You have gotten several responses showing how, rather than merely replacing
m or n by specific values, the results you desire can be obtained by taking
limits as m or n approach those values. However, your expectation that mere
replacement should give the desired results is _not unjustified_. First,
let's look at

In[1]:= Integrate[Sin[m*x]*Sin[n*x], {x, 0, 2*Pi}]

Out[1]= (n*Cos[2*n*Pi]*Sin[2*m*Pi] - m*Cos[2*m*Pi]*Sin[2*n*Pi])/(m^2 - n^2)

This expression may be rewritten as

  Sin[2*Pi*(m - n)]/(2(m - n)) - Sin[2*Pi*(m + n)]/(2(m + n))

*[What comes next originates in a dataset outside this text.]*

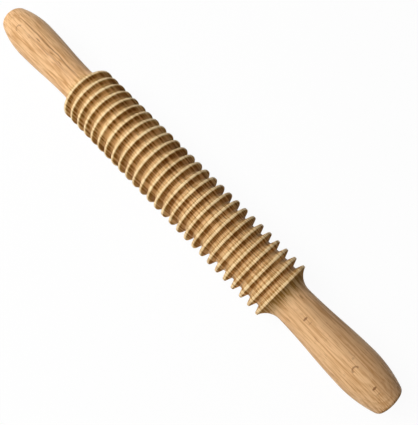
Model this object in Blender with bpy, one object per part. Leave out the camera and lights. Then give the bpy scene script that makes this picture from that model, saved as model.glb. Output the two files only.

{Perhaps a clever person could show how to get Mathematica to do that
rewriting, but I did it by hand.}

To avoid problems when we substitute using n = m or n = -m, we can again
rewrite the expression in terms of a function which is well known, but
(unfortunately?) not implemented in Mathematica. It's the sine cardinal
function, often abbreviated "sinc".

In[2]:= SinC[x_] := If[x == 0, 1, Sin[x]/x]

Using it, the result of the integration may then be written nicely as

#    Pi*(SinC[2*Pi(m - n)] - SinC[2*Pi(m + n)])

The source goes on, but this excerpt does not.